Wien (bmi) - Über die Ursachen von Migration, die Verantwortung Europas und langfristige Entwicklungsperspektiven
wurde bei der Tagung "Ethik, Entwicklung und Asyl" am 27.07. im Innenministerium diskutiert. "Österreich
und Europa haben die Verantwortung jenen zu helfen, denen es nicht so gut geht", sagte Innenministerin Mag.
Johanna Mikl-Leitner in ihrer Eröffnungsrede. Auch in Zukunft müsse Asyl für Verfolgte und Kriegsflüchtlinge
ein Menschenrecht bleiben, aber es bedürfe einer Verbesserung der Situation vor Ort, um Migration zu einer
Option und nicht zu einer Notwendigkeit zu machen, sagte die Innenministerin.
60 Millionen Menschen weltweit auf der Flucht
Auf die Ursachen von Flucht- und Migrationsbewegungen ging Mag. Peter Webinger, Leiter der Gruppe III/B (Asyl,
Migration, Staatsbürgerschaft, Personenstand, Menschenrechte), in seinem Vortrag ein. Migration sei niemals
Selbstzweck, sondern vielmehr ein Symptom. Menschen würden primär aus drei Hauptgründen ihre Heimat
verlassen: aus wirtschaftlichen oder familiären Gründen bzw. Flucht vor Verfolgung. Es sei eine Abwägung
von Risiken und Chancen, die letztendlich zur Migrationsentscheidung führe, wobei auch der Aspekt der Perspektivenlosigkeit
dabei eine Bedeutung hat. Im Hinblick auf die ethische Verantwortung zur Hilfeleistung stellte Mag. Webinger die
Frage, ob man tatsächlichen "jenen helfe, die am dringendsten unserer Hilfe bedürfen", da sich
jene, die besonders unter Armut und Verfolgung leiden, Migration nur in den wenigsten Fällen finanzieren könnten.

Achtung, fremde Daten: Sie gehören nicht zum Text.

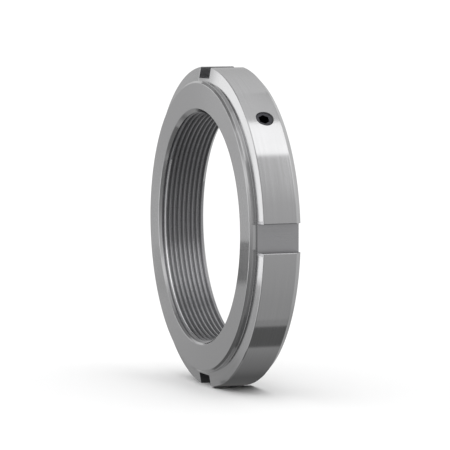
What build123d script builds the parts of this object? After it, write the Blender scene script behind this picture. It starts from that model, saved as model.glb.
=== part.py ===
from build123d import *
from math import ceil, cos, radians, sin, tan
import os

# Bearing lock nut, M95 x 2, standing on its rim.
# The bore axis is +X, and the origin is the centre of the threaded bore, half way between the faces.
# The raised contact boss faces -X. All sizes are in millimetres.

# Ring
outer_radius = 65.0
nut_width = 20.0
back_chamfer = 2.6

# Contact boss and the shallow conical shoulder round it
boss_radius = 59.25
boss_height = 2.5
boss_chamfer = 0.9
shoulder_rise = 1.0
shoulder_edge_break = 0.3

# Main thread, right-hand
thread_major_radius = 47.5
thread_pitch = 2.0
thread_half_angle = 30.0
# Where the groove's helix starts, straight above the bore axis, in front of the contact face
thread_lead_in = 1.98
# Depth of the basic 60 degree internal thread, 5/8 of the height of its sharp triangle
thread_depth = thread_pitch * 5 / 8 * cos(radians(thread_half_angle))
bore_radius = thread_major_radius - thread_depth
# The mouth chamfers open out to a little beyond the root of the thread
mouth_clearance = 0.5
bore_mouth_radius = thread_major_radius + mouth_clearance

# Spanner slots
slot_count = 4
slot_width = 11.5
slot_depth = 4.8
slot_edge_break = 0.25

# Radial grub screw, half way between two slots
screw_angle = 45.0
screw_from_face = 11.0
screw_radius = 4.0
screw_length = 8.0
screw_recess = 0.4
screw_travel = 1.0
screw_clearance = 0.05
screw_end_clearance = 0.2
screw_mouth_chamfer = 0.7
screw_point_chamfer = 1.25
socket_across_flats = 4.0
socket_depth = 4.5
socket_tip_radius = 0.2
socket_cone_angle = 120.0

# Locking insert under the screw, its inner end just behind the root of the main thread
insert_radius = 3.35
insert_clearance = 0.05
insert_standoff = 0.1
insert_end_chamfer = 0.3

# Places along the bore axis
front_x = -nut_width / 2
back_x = nut_width / 2
shoulder_inner_x = front_x + boss_height
shoulder_outer_x = shoulder_inner_x + shoulder_rise
screw_x = front_x + screw_from_face

# Distances from the bore axis
slot_floor_radius = outer_radius - slot_depth
screw_outer_end = outer_radius - screw_recess
screw_inner_end = screw_outer_end - screw_length
insert_inner_end = thread_major_radius + insert_standoff
tapped_depth = screw_recess + screw_length + screw_travel + screw_end_clearance
cutter_margin = 2.0

# Section of the thread's groove: a plain V that starts a little inside the bore, so that it breaks its wall
groove_overlap = 0.3
groove_depth = thread_depth + groove_overlap
groove_half_mouth = groove_depth * tan(radians(thread_half_angle))
thread_turns = ceil((nut_width + 2 * thread_lead_in) / thread_pitch)

# The direction in which the screw points out of the ring
outward = Vector(0, -cos(radians(screw_angle)), sin(radians(screw_angle)))
outward_axis = Axis(origin=(0, 0, 0), direction=outward)


def radial_plane(distance):
    """Plane across the screw's axis, at a distance from the bore axis, facing outwards."""
    return Plane(origin=Vector(screw_x, 0, 0) + outward * distance, x_dir=(1, 0, 0), z_dir=outward)


# Cutter for one turn of the main thread's groove, the first in front of the contact face
with BuildPart() as turn_cutter:
    with BuildLine():
        groove_path = Helix(
            pitch=thread_pitch,
            height=thread_pitch,
            radius=thread_major_radius,
            center=(front_x - thread_lead_in, 0, 0),
            direction=(1, 0, 0),
        )
    groove_start = groove_path @ 0
    from_axis = Vector(0, groove_start.Y, groove_start.Z)
    with BuildSketch(Plane(origin=groove_start, x_dir=from_axis, z_dir=groove_path % 0)):
        Polygon(
            (0, 0),
            (-groove_depth, groove_half_mouth),
            (-groove_depth, -groove_half_mouth),
            align=None,
        )
    sweep(is_frenet=True)

# Nut body: one turned ring with milled slots, one tapped hole and the main thread
with BuildPart() as nut_body:
    with BuildSketch(Plane.XY) as ring_section:
        with BuildLine():
            Polyline(
                (front_x, bore_mouth_radius),
                (front_x + bore_mouth_radius - bore_radius, bore_radius),
                (back_x - bore_mouth_radius + bore_radius, bore_radius),
                (back_x, bore_mouth_radius),
                (back_x, outer_radius - back_chamfer),
                (back_x - back_chamfer, outer_radius),
                (shoulder_outer_x, outer_radius),
                (shoulder_inner_x, boss_radius),
                (front_x + boss_chamfer, boss_radius),
                (front_x, boss_radius - boss_chamfer),
                close=True,
            )
        make_face()
        shoulder_edge = ring_section.vertices().group_by(Axis.Y)[-1].sort_by(Axis.X)[0]
        chamfer(shoulder_edge, length=shoulder_edge_break)
    revolve(axis=Axis.X)

    # Spanner slots, right through from face to face
    cutter_height = slot_depth + cutter_margin
    with BuildSketch(Plane.YZ.offset(front_x - cutter_margin)):
        with PolarLocations(slot_floor_radius + cutter_height / 2, slot_count):
            Rectangle(cutter_height, slot_width)
    extrude(amount=nut_width + 2 * cutter_margin, mode=Mode.SUBTRACT)
    slot_half_way = slot_floor_radius + slot_depth / 2
    slot_mouths = [
        edge
        for edge in nut_body.edges().filter_by(Axis.X)
        if edge.distance_to(Vector(edge.center().X, 0, 0)) > slot_half_way
    ]
    chamfer(slot_mouths, length=slot_edge_break)

    # Tapped hole for the screw, with the insert's narrower hole below it
    with Locations(radial_plane(outer_radius)):
        CounterBoreHole(
            radius=insert_radius + insert_clearance,
            counter_bore_radius=screw_radius + screw_clearance,
            counter_bore_depth=tapped_depth,
            depth=outer_radius - bore_radius + cutter_margin,
        )

    # Main thread, turn by turn, so that it runs out on both mouth chamfers
    for turn in range(thread_turns):
        add(turn_cutter.part.moved(Location((turn * thread_pitch, 0, 0))), mode=Mode.SUBTRACT)

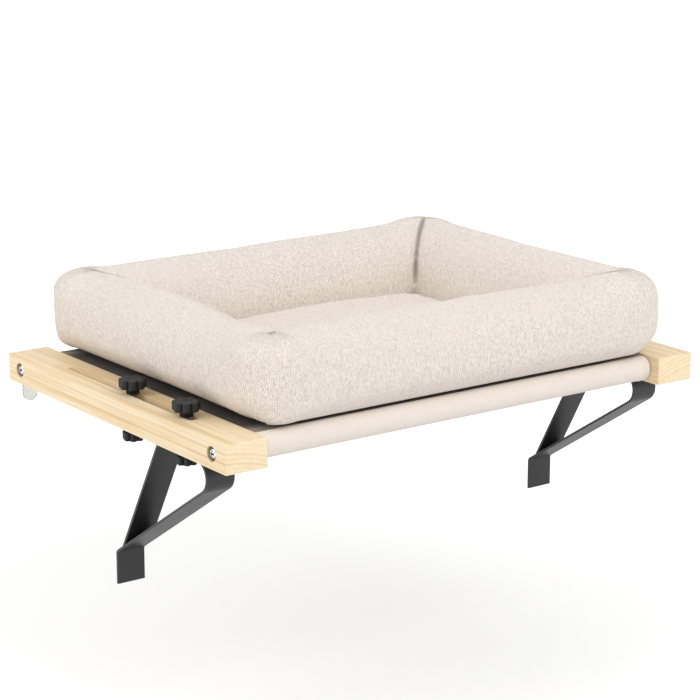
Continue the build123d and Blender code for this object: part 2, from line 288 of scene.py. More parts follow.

Auch sei es für Europa angesichts der hohen Zahl an Flüchtlingen – 60 Millionen weltweit und 20 Millionen
um Europa – nicht für alle Menschen möglich, in Europa die Lösung zu finden, aber Europa hat die
Verantwortung, zu einer Lösung für diese Menschen beizutragen. Mögliche Lösungsansätze
seien die von Innenministerin Mag. Johanna Mikl-Leitner angeregte "Save-Lives"-Initiative, die eine Abklärung
der Asylperspektive in den Herkunftsregionen vorsehe. Eine solche Initiative könne am ehesten die am meisten
schutzbedürftigen Menschen erreichen und gleichzeitig dem Schlepperwesen die Grundlage entziehen.
Entwicklungspolitik und ökosoziale Marktwirtschaft
Professor DDr. Franz Josef Radermacher, Professor für Informatik an der Universität Ulm und Leiter des
Forschungsinstituts für anwendungsorientierte Wissensverarbeitung, argumentierte, dass dem gegenwärtigen
Migrationsdruck nur durch Anpassung mehrerer Politikfelder beizukommen sei. Es gehe vor allem um ein "grünes"
und "inklusives" Wirtschaften, das die Ressourcen der Erde nicht achtlos ausbeute und gleichzeitig die
Situation der sozial Schwächsten im Auge behalte. Das Konzept einer solchen ökosozialen Marktwirtschaft,
das bereits vom ebenfalls anwesenden Vizekanzler a. D. Dr. Josef Riegler konzipiert wurde, vereine nachhaltiges
Wirtschaften und Marktwirtschaft. Perspektivisch betrachtet, sei der heutige Wohlstand in Europa historisch einzigartig,
während in vielen Ländern der Erde eine Zweiklassengesellschaft, aus sehr reichen und sehr armen Menschen,
bestehe. Einer solchen Entwicklung könne eine ökosoziale Marktwirtschaft entgegenwirken, in der durch
eine Erhöhung der Ressourcenproduktivität eine Vermehrung des Wohlstandes entkoppelt vom Ressourcenverbrauch
stattfinden kann. Insgesamt werde in Zeiten der ökonomischen Globalisierung globale Empathie zu einer Schlüsselfrage
und weltweite Kooperation der zentrale Beitrag zur Zukunftsfähigkeit.